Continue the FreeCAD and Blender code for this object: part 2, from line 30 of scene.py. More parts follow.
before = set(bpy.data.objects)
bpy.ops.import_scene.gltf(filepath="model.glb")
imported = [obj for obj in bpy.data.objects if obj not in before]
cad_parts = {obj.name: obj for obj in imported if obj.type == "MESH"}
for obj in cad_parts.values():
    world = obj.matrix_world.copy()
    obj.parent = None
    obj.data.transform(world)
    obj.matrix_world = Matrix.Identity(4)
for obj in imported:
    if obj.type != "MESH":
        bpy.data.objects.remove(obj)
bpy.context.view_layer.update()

------------------------------------------------------------

Given instruction: Reproduce the data in full, exactly as presented.

Result:
Continue the FreeCAD and Blender code for this object: part 2, from line 30 of scene.py. More parts follow.
before = set(bpy.data.objects)
bpy.ops.import_scene.gltf(filepath="model.glb")
imported = [obj for obj in bpy.data.objects if obj not in before]
cad_parts = {obj.name: obj for obj in imported if obj.type == "MESH"}
for obj in cad_parts.values():
    world = obj.matrix_world.copy()
    obj.parent = None
    obj.data.transform(world)
    obj.matrix_world = Matrix.Identity(4)
for obj in imported:
    if obj.type != "MESH":
        bpy.data.objects.remove(obj)
bpy.context.view_layer.update()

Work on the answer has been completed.